Pilar distingue, à la base de son anarcha-féminisme, des positions anticapitalistes et antiautoritaires ainsi qu’une analyse de la société de classes. La critique du patriarcat articule, dans et hors de la famille, l’analyse de l’exploitation économique des femmes et la politisation du privé et de l’intimité comme terrain de l’oppression sexiste. Mais pour Pilar les influences sont aussi venues d’ailleurs, et notamment dans les années 90 de Lyon, où les expériences et analyses du féminisme radical et de l’antispécisme ont connu un essor important.
Pour ces dynamiques grenobloises (féministes, lesbiennes, transgenres), il ne s’agit pas seulement de lutter contre un
processus général d’aliénation, mais d’entreprendre partout et tout de
suite une lutte contre l’ensemble des rapports de domination, au plus près de la vie de toutes et tous et dans les interactions les plus
immédiates.
Cette démarche se traduit à la fois par la rupture et le
renforcement par rapport aux comportements et groupes sociaux
dominants, mais aussi par des pratiques de déconstruction de ces
rapports et des identités qui les accompagnent, au sein du mouvement
dans son ensemble, aussi bien que dans des cadres non mixtes.
Théoriquement ce mouvement de déconstruction (y compris des genres
et des identités sexuelles) se reconnaît dans le féminisme matérialiste
(en particulier les analyses de Delphy et de Guillaumin), mais aussi dans les analyses de Foucault. Une des bases de cette pensée est le refus de l’idée de « nature » avec ses déterminismes et ses lois nécessaires et incontournables.

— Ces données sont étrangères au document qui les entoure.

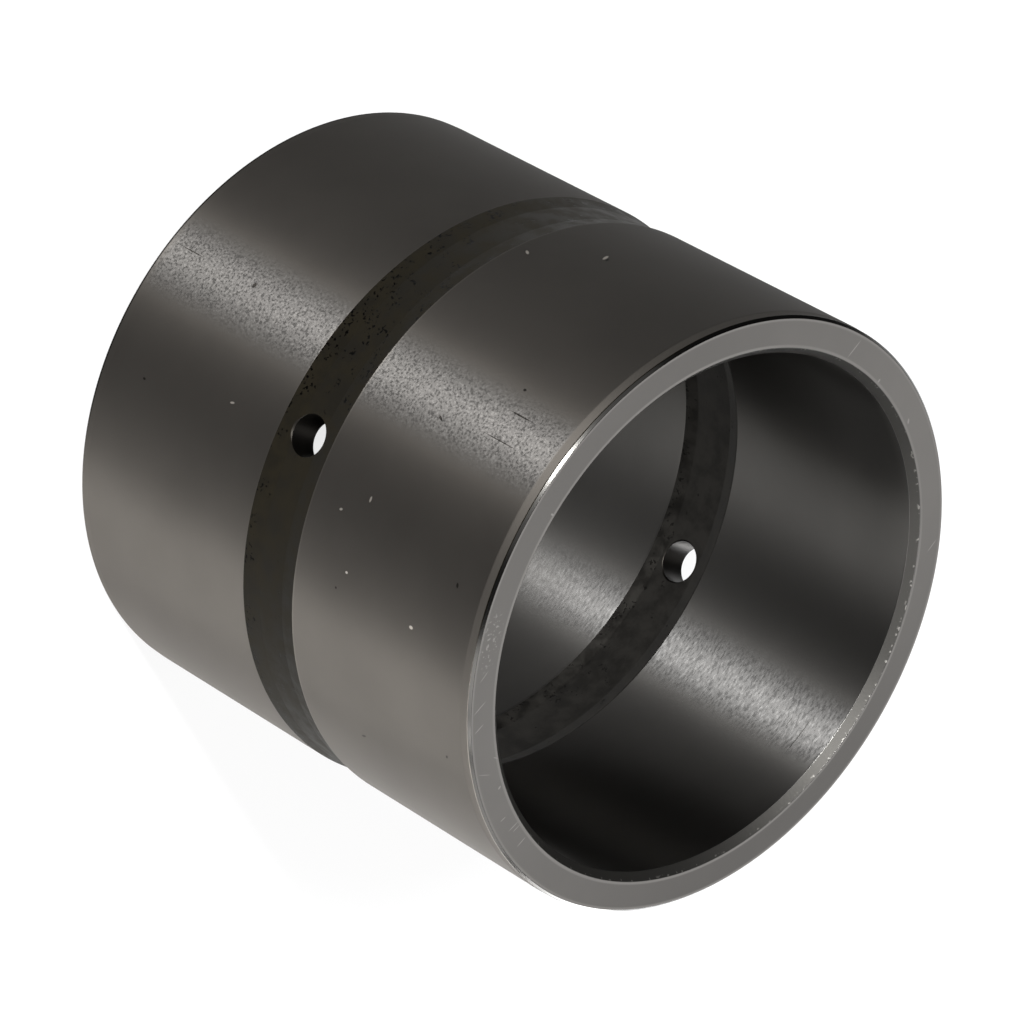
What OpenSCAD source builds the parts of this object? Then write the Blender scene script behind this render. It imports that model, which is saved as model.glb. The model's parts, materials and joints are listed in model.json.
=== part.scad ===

S’appuyer sur le parti pris qu’il n’y a pas de nature mais des réalités socialement construites permet de s’employer à les ébranler, à les déconstruire et à les réagencer. Cela encourage aussi à cultiver prudence et autocritique, partant de l’idée qu’il ne s’agit pas de se libérer intégralement des normes sociales (si l’on considère qu’être en société signifie toujours être construit-e par ses normes – quelle qu’elles soient –, fortement intériorisées et incorporées en chacun-e de nous), mais que l’on peut oeuvrer à les ouvrir et à les remplacer.